**WHAT YOU WILL DO**
Nothing but the lines from the one containing "extrude(amount=LID_HINGE_L)" down to the one containing "bpy.data.objects.remove(obj)", both included, should be echoed, and each exactly as it stands.
## Start MATERIAL PROVIDED
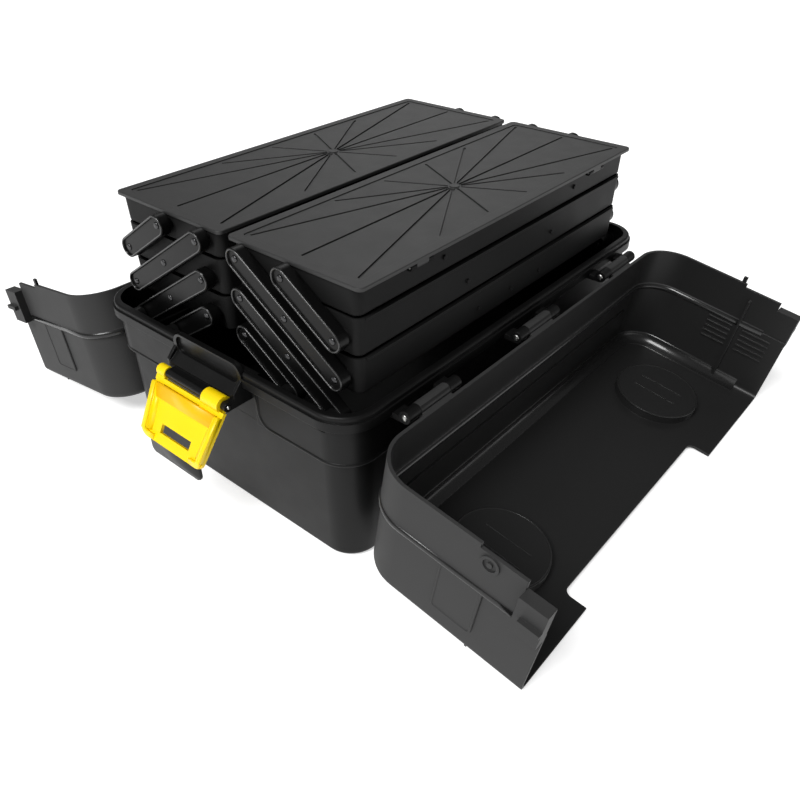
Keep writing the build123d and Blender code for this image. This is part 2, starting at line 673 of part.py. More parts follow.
def tray(level):
    """One tray of the right stack. Level 1 is the top tray."""
    row = ROWS[level - 1]
    low = row - TRAY_BELOW
    high = row + (TOP_TRAY_ABOVE if level == 1 else TRAY_ABOVE)
    height = high - low
    lean = height * sin(radians(TRAY_DRAFT))
    mid = (TRAY_IN + TRAY_OUT) / 2
    half = (TRAY_OUT - TRAY_IN) / 2
    columns = COLS[:2] if level == 1 else COLS
    with BuildPart() as body:
        with BuildSketch(Plane.XY.offset(low)):
            with Locations((mid, 0)):
                RectangleRounded(2 * (half - lean), 2 * (TRAY_Y - lean), TRAY_R - lean)
        extrude(amount=height, taper=-TRAY_DRAFT)
        fillet(body.faces().sort_by(Axis.Z)[0].edges(), 2.0)
        # bead round the mouth, on the long sides
        for x, width in ((TRAY_IN - TRAY_BEAD, TRAY_BEAD + 4.0), (TRAY_OUT - 4.0, TRAY_BEAD + 4.0)):
            with BuildSketch(Plane.XY.offset(high - 2.4)):
                with Locations((x + width / 2, 0)):
                    Rectangle(width, 2 * (TRAY_Y - TRAY_R))
            extrude(amount=2.4)
        # outer pivot bosses
        for end in (-1, 1):
            for col in columns:
                with BuildSketch(upright(-TRAY_Y + 3.0 if end < 0 else ARM_IN - SIDE_GAP)):
                    with Locations((col, row)):
                        Circle(BOSS_R)
                extrude(amount=ARM_IN - SIDE_GAP - TRAY_Y + 3.0)
        # studs on the outer long side
        for y in {1: (-98.0, 98.0), 2: (-65.0, 65.0), 3: (-46.0, 3.0, 50.0)}[level]:
            with BuildSketch(Plane.YZ.offset(TRAY_OUT - 3.0)):
                with Locations((y, row - 3.0)):
                    Circle(2.0)
            extrude(amount=4.2)
        # inside
        with BuildSketch(Plane.XY.offset(low + TRAY_WALL)):
            with Locations((mid, 0)):
                inset = lean + TRAY_WALL - TRAY_WALL * sin(radians(TRAY_DRAFT))
                RectangleRounded(2 * (half - inset), 2 * (TRAY_Y - inset), TRAY_R - inset)
        extrude(amount=height - TRAY_WALL, taper=-TRAY_DRAFT, mode=Mode.SUBTRACT)
        # inner pads that the rivets close on
        for end in (-1, 1):
            for col in columns:
                with BuildSketch(upright(-TRAY_PAD_Y if end < 0 else TRAY_Y - 1.4)):
                    with Locations((col, row)):
                        Circle(BOSS_R)
                extrude(amount=TRAY_Y - 1.4 - TRAY_PAD_Y)
                with BuildSketch(upright(-TRAY_PAD_Y + 1.0 if end < 0 else ARM_IN)):
                    with Locations((col, row)):
                        Circle(RIVET_R)
                extrude(amount=ARM_IN - TRAY_PAD_Y + 1.0, mode=Mode.SUBTRACT)
        # partitions
        for y in PARTITION_YS:
            with BuildSketch(upright(y + PARTITION_T / 2)):
                with Locations((mid, low + 1.0 + (height - 5.0) / 2)):
                    Rectangle(2 * half - 2 * lean - 2.0, height - 5.0)
            extrude(amount=PARTITION_T)
        if level == 1:
            # ears that hold the lid pins, either side of the lid knuckle
            for y in LID_HINGE_YS:
                for top in (y + LID_HINGE_L / 2, y - LID_HINGE_L / 2 + 6.0):
                    with BuildSketch(upright(top)):
                        with Locations((LID_HINGE_X, LID_HINGE_Z)):
                            Circle(LID_KNUCKLE_R)
                        with Locations(((LID_HINGE_X + TRAY_OUT - 2.0) / 2, LID_HINGE_Z - 0.8)):
                            Rectangle(LID_HINGE_X - TRAY_OUT + 2.0, 3.2)
                    extrude(amount=6.0)
                with BuildSketch(upright(y + LID_HINGE_L / 2)):
                    with Locations((LID_HINGE_X, LID_HINGE_Z)):
                        Circle(LID_PIN_R)
                extrude(amount=LID_HINGE_L, mode=Mode.SUBTRACT)
                # room for the lid knuckle
                with BuildSketch(upright(y + LID_HINGE_L / 2 - 6.0)):
                    with Locations((LID_HINGE_X, LID_HINGE_Z)):
                        Circle(LID_KNUCKLE_R + GAP)
                    with Locations((LID_HINGE_X, LID_HINGE_Z + LID_KNUCKLE_R)):
                        Rectangle(2 * LID_KNUCKLE_R + 2 * GAP, 2 * LID_KNUCKLE_R)
                extrude(amount=LID_HINGE_L - 12.0, mode=Mode.SUBTRACT)
    return body.part


def rivet(col, row, y0, y1, head0, head1):
    """One rivet at the front end: shank from y0 to y1, heads beyond head0 and head1."""
    with BuildPart() as pin:
        with BuildSketch(upright(-y0)):
            with Locations((col, row)):
                Circle(RIVET_R)
        extrude(amount=y1 - y0)
        with BuildSketch(upright(-head0)):
            with Locations((col, row)):
                Circle(RIVET_HEAD_R)
        extrude(amount=y0 - head0)
        if head1 > y1:
            with BuildSketch(upright(-y1)):
                with Locations((col, row)):
                    Circle(RIVET_HEAD_R)
            extrude(amount=head1 - y1)
            fillet(pin.faces().sort_by(Axis.Y)[0].edges(), 0.8)
    return pin.part


for level in (1, 2, 3):
    right_tray = tray(level)
    write(right_tray, f"tray_right_{level}")
    with BuildPart() as left_tray:
        add(right_tray.mirror(Plane.YZ))
    write(left_tray.part, f"tray_left_{level}")
    with BuildPart() as rivets_right:
        for col in COLS[:2] if level == 1 else COLS:
            one = rivet(
                col,
                ROWS[level - 1],
                TRAY_PAD_Y,
                POCKET_Y + SIDE_GAP,
                TRAY_PAD_Y - 1.2,
                POCKET_Y + SIDE_GAP + RIVET_HEAD_T,
            )
            add(both_ends(one))
    write(rivets_right.part, f"rivets_right_{level}")
    with BuildPart() as rivets_left:
        add(rivets_right.part.mirror(Plane.YZ))
    write(rivets_left.part, f"rivets_left_{level}")

with BuildPart() as rivets_tub:
    for col in COLS[1:]:
        one = rivet(
            col,
            TUB_ROW_Z,
            ARM_IN - SIDE_GAP,
            POST_Y + 10.0,
            ARM_IN - SIDE_GAP - 1.2,
            0.0,
        )
        add(both_ends(one))
        add(both_ends(one).mirror(Plane.YZ))
write(rivets_tub.part, "rivets_tub")


def arm(points):
    """A front-end arm through the given pivots, first to last, as (column, row)."""
    (x0, z0), (x1, z1) = points[0], points[-1]
    length = hypot(x1 - x0, z1 - z0)
    turn = degrees(atan2(z1 - z0, x1 - x0))
    with BuildPart() as bar:
        with BuildSketch(upright(-ARM_IN)):
            with Locations(((x0 + x1) / 2, (z0 + z1) / 2)):
                SlotCenterToCenter(length, ARM_W, rotation=turn)
        extrude(amount=ARM_T)
        with BuildSketch(upright(-POCKET_Y)):
            with Locations(((x0 + x1) / 2, (z0 + z1) / 2)):
                SlotCenterToCenter(length, ARM_W - 2 * ARM_BORDER, rotation=turn)
        extrude(amount=ARM_POCKET, mode=Mode.SUBTRACT)
        for point in points:
            with BuildSketch(upright(-ARM_IN)):
                with Locations(point):
                    Circle(RIVET_R + RUN)
            extrude(amount=ARM_T, mode=Mode.SUBTRACT)
    return bar.part


ARMS = {
    "a": [(COLS[0 + i + 1], ROWS[i]) for i in (0, 1)],
    "b": [(COLS[i], ROWS[i]) for i in (0, 1, 2)],
    "c": [(COLS[i], ROWS[i + 1]) for i in (0, 1, 2)],
    "d": [(COLS[i], ROWS[i + 2]) for i in (0, 1)],
}
for letter, points in ARMS.items():
    front = arm(points)
    write(front, f"arm_{letter}_front_right")
    with BuildPart() as turned:
        add(front.mirror(Plane.YZ))
    write(turned.part, f"arm_{letter}_front_left")
    with BuildPart() as turned:
        add(front.mirror(Plane.XZ))
    write(turned.part, f"arm_{letter}_rear_right")
    with BuildPart() as turned:
        add(front.mirror(Plane.XZ).mirror(Plane.YZ))
    write(turned.part, f"arm_{letter}_rear_left")

# Lids: a framed plate with grooves that radiate from the centre
LID_MID = (LID_IN + LID_OUT) / 2
LID_HALF = (LID_OUT - LID_IN) / 2
with BuildPart() as lid:
    with BuildSketch(Plane.XY.offset(LID_TOP - LID_T)):
        with Locations((LID_MID, 0)):
            RectangleRounded(2 * LID_HALF, 2 * LID_Y, LID_R)
    extrude(amount=LID_T)
    fillet(lid.faces().sort_by(Axis.Z)[-1].edges(), 0.9)
    with BuildSketch(Plane.XY.offset(LID_TOP - LID_PANEL)):
        with Locations((LID_MID, 0)):
            RectangleRounded(2 * (LID_HALF - LID_FRAME), 2 * (LID_Y - LID_FRAME), 3.0)
    extrude(amount=LID_PANEL, mode=Mode.SUBTRACT)
    with BuildSketch(Plane.XY.offset(LID_TOP - LID_PANEL - LID_RAY_DEPTH)):
        with Locations((LID_MID, 0)):
            for across, along in LID_RAY_ENDS:
                end_x = across * (LID_HALF - LID_FRAME - 4.5)
                end_y = along * (LID_Y - LID_FRAME - 4.0)
                turn = degrees(atan2(end_y, end_x))
                SlotOverall(2 * hypot(end_x, end_y), LID_RAY_W, rotation=turn)
            Circle(LID_BOSS_R, mode=Mode.SUBTRACT)
    extrude(amount=LID_RAY_DEPTH, mode=Mode.SUBTRACT)
    with BuildSketch(Plane.XY.offset(LID_TOP - LID_PANEL)):
        with Locations((LID_MID, 0)):
            Circle(LID_BOSS_R - 1.5)
    extrude(amount=LID_PANEL)
    for y in LID_HINGE_YS:
        with BuildSketch(upright(y + LID_HINGE_L / 2 - 6.0 - GAP)):
            with Locations((LID_HINGE_X, LID_HINGE_Z)):
                Circle(LID_KNUCKLE_R)
            with Locations((LID_HINGE_X, LID_HINGE_Z + LID_KNUCKLE_R / 2)):
                Rectangle(2 * LID_KNUCKLE_R, LID_KNUCKLE_R + 0.4)
        extrude(amount=LID_HINGE_L - 12.0 - 2 * GAP)
        with BuildSketch(upright(y + LID_HINGE_L / 2)):
            with Locations((LID_HINGE_X, LID_HINGE_Z)):
                Circle(LID_PIN_R + RUN)
        extrude(amount=LID_HINGE_L, mode=Mode.SUBTRACT)
        # room for the ears
        for top in (y + LID_HINGE_L / 2 + GAP, y - LID_HINGE_L / 2 + 6.0 + GAP):
            with BuildSketch(upright(top)):
                with Locations((LID_HINGE_X, LID_HINGE_Z)):
                    Circle(LID_KNUCKLE_R + GAP)
            extrude(amount=6.0 + 2 * GAP, mode=Mode.SUBTRACT)
write(lid.part, "lid_right")
with BuildPart() as lid_left:
    add(lid.part.mirror(Plane.YZ))
write(lid_left.part, "lid_left")

with BuildPart() as lid_pins:
    for y in LID_HINGE_YS:
        with BuildSketch(upright(y + LID_HINGE_L / 2)):
            with Locations((LID_HINGE_X, LID_HINGE_Z)):
                Circle(LID_PIN_R)
        extrude(amount=LID_HINGE_L)
write(lid_pins.part, "lid_pins_right")
with BuildPart() as lid_pins_left:
    add(lid_pins.part.mirror(Plane.YZ))
write(lid_pins_left.part, "lid_pins_left")

print("rest tilt", REST_TILT, "hinge", HINGE_X, HINGE_Z, "lid top", LID_TOP)
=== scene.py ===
"""Looks of the cantilever tool box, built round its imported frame.

Each sub-assembly is a class: it copies the frame's nodes with the normals of their
real surfaces, turns the rivets and pins, adds the pieces that only show (rolled
edges, coves, latch frames, beads on the arms) and dresses them. Lengths are in
millimetres.
"""

import json
import logging
import math
from dataclasses import dataclass
from enum import Enum

import bmesh
import bpy
import numpy as np
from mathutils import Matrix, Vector

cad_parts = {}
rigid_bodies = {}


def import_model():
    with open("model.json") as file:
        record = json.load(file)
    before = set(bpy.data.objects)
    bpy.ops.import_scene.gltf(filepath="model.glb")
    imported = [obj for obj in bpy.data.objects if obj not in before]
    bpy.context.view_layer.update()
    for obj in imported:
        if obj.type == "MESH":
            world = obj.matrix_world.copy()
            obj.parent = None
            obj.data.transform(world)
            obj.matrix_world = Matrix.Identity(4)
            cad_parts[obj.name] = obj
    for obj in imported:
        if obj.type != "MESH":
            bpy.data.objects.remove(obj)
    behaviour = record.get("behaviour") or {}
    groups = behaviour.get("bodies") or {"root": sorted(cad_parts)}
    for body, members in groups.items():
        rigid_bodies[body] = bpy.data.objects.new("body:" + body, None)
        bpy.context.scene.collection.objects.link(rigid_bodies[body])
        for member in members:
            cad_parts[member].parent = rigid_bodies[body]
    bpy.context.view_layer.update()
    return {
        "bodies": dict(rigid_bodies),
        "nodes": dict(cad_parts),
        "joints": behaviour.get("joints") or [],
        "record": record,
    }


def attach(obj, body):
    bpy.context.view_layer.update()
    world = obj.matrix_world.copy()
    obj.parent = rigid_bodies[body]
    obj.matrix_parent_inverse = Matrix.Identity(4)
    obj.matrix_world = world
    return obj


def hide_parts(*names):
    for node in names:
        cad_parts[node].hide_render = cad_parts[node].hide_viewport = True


LOG = logging.getLogger("toolbox")
MM = 0.001
WELD_M = 2e-5  # corners nearer than this are one, in metres
TINY = 1e-20  # keeps a division by a zero length harmless
RIVET_HEAD = 3.0  # radius of a rivet's domed head
FRAME: dict = {}


class Side(Enum):
    """The two halves of the box, with the sign of their X."""

    LEFT = -1
    RIGHT = 1

    @property
    def word(self) -> str:
        """The side's name inside node and body names."""
        return self.name.lower()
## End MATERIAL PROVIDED
**WRITTEN RESPONSE**
        extrude(amount=LID_HINGE_L)
write(lid_pins.part, "lid_pins_right")
with BuildPart() as lid_pins_left:
    add(lid_pins.part.mirror(Plane.YZ))
write(lid_pins_left.part, "lid_pins_left")

print("rest tilt", REST_TILT, "hinge", HINGE_X, HINGE_Z, "lid top", LID_TOP)
=== scene.py ===
"""Looks of the cantilever tool box, built round its imported frame.

Each sub-assembly is a class: it copies the frame's nodes with the normals of their
real surfaces, turns the rivets and pins, adds the pieces that only show (rolled
edges, coves, latch frames, beads on the arms) and dresses them. Lengths are in
millimetres.
"""

import json
import logging
import math
from dataclasses import dataclass
from enum import Enum

import bmesh
import bpy
import numpy as np
from mathutils import Matrix, Vector

cad_parts = {}
rigid_bodies = {}


def import_model():
    with open("model.json") as file:
        record = json.load(file)
    before = set(bpy.data.objects)
    bpy.ops.import_scene.gltf(filepath="model.glb")
    imported = [obj for obj in bpy.data.objects if obj not in before]
    bpy.context.view_layer.update()
    for obj in imported:
        if obj.type == "MESH":
            world = obj.matrix_world.copy()
            obj.parent = None
            obj.data.transform(world)
            obj.matrix_world = Matrix.Identity(4)
            cad_parts[obj.name] = obj
    for obj in imported:
        if obj.type != "MESH":
            bpy.data.objects.remove(obj)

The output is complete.